▶ _Data block_:

......

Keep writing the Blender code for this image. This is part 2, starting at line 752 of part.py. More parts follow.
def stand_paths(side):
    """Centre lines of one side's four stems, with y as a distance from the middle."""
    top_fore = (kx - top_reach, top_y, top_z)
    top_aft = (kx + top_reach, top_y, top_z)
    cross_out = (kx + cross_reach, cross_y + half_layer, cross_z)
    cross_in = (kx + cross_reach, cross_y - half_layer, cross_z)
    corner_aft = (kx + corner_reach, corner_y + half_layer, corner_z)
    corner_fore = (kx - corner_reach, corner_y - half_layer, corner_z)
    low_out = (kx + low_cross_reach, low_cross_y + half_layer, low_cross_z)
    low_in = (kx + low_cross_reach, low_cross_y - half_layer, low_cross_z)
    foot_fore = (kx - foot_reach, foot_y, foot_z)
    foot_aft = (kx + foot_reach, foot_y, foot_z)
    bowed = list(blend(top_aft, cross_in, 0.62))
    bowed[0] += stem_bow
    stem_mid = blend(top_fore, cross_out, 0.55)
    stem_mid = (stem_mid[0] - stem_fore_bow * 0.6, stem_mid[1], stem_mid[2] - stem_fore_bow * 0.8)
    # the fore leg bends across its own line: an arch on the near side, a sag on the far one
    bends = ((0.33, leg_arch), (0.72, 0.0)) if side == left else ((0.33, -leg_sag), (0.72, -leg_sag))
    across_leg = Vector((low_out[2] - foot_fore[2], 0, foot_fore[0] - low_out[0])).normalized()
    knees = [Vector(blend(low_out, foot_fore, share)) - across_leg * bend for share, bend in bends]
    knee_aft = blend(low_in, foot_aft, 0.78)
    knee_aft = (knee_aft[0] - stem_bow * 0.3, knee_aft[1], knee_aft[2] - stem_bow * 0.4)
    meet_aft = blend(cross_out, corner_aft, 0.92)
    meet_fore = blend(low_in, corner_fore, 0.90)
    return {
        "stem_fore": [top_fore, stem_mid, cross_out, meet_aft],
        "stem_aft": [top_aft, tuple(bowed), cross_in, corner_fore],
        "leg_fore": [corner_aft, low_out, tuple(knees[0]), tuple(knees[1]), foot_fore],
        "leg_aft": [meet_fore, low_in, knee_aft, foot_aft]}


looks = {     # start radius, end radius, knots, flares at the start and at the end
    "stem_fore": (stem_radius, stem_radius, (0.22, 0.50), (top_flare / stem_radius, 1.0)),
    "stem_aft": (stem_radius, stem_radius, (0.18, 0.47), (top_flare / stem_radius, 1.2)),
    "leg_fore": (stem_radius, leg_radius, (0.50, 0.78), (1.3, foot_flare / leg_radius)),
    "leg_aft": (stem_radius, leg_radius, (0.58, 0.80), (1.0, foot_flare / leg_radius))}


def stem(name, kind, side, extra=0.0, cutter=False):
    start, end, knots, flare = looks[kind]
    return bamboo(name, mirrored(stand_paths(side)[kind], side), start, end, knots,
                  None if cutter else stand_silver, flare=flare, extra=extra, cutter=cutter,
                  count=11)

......

▶ _Exercise aim_:
Give back the whole listing exactly as it reads.

▶ _Solution_:
Keep writing the Blender code for this image. This is part 2, starting at line 752 of part.py. More parts follow.
def stand_paths(side):
    """Centre lines of one side's four stems, with y as a distance from the middle."""
    top_fore = (kx - top_reach, top_y, top_z)
    top_aft = (kx + top_reach, top_y, top_z)
    cross_out = (kx + cross_reach, cross_y + half_layer, cross_z)
    cross_in = (kx + cross_reach, cross_y - half_layer, cross_z)
    corner_aft = (kx + corner_reach, corner_y + half_layer, corner_z)
    corner_fore = (kx - corner_reach, corner_y - half_layer, corner_z)
    low_out = (kx + low_cross_reach, low_cross_y + half_layer, low_cross_z)
    low_in = (kx + low_cross_reach, low_cross_y - half_layer, low_cross_z)
    foot_fore = (kx - foot_reach, foot_y, foot_z)
    foot_aft = (kx + foot_reach, foot_y, foot_z)
    bowed = list(blend(top_aft, cross_in, 0.62))
    bowed[0] += stem_bow
    stem_mid = blend(top_fore, cross_out, 0.55)
    stem_mid = (stem_mid[0] - stem_fore_bow * 0.6, stem_mid[1], stem_mid[2] - stem_fore_bow * 0.8)
    # the fore leg bends across its own line: an arch on the near side, a sag on the far one
    bends = ((0.33, leg_arch), (0.72, 0.0)) if side == left else ((0.33, -leg_sag), (0.72, -leg_sag))
    across_leg = Vector((low_out[2] - foot_fore[2], 0, foot_fore[0] - low_out[0])).normalized()
    knees = [Vector(blend(low_out, foot_fore, share)) - across_leg * bend for share, bend in bends]
    knee_aft = blend(low_in, foot_aft, 0.78)
    knee_aft = (knee_aft[0] - stem_bow * 0.3, knee_aft[1], knee_aft[2] - stem_bow * 0.4)
    meet_aft = blend(cross_out, corner_aft, 0.92)
    meet_fore = blend(low_in, corner_fore, 0.90)
    return {
        "stem_fore": [top_fore, stem_mid, cross_out, meet_aft],
        "stem_aft": [top_aft, tuple(bowed), cross_in, corner_fore],
        "leg_fore": [corner_aft, low_out, tuple(knees[0]), tuple(knees[1]), foot_fore],
        "leg_aft": [meet_fore, low_in, knee_aft, foot_aft]}


looks = {     # start radius, end radius, knots, flares at the start and at the end
    "stem_fore": (stem_radius, stem_radius, (0.22, 0.50), (top_flare / stem_radius, 1.0)),
    "stem_aft": (stem_radius, stem_radius, (0.18, 0.47), (top_flare / stem_radius, 1.2)),
    "leg_fore": (stem_radius, leg_radius, (0.50, 0.78), (1.3, foot_flare / leg_radius)),
    "leg_aft": (stem_radius, leg_radius, (0.58, 0.80), (1.0, foot_flare / leg_radius))}


def stem(name, kind, side, extra=0.0, cutter=False):
    start, end, knots, flare = looks[kind]
    return bamboo(name, mirrored(stand_paths(side)[kind], side), start, end, knots,
                  None if cutter else stand_silver, flare=flare, extra=extra, cutter=cutter,
                  count=11)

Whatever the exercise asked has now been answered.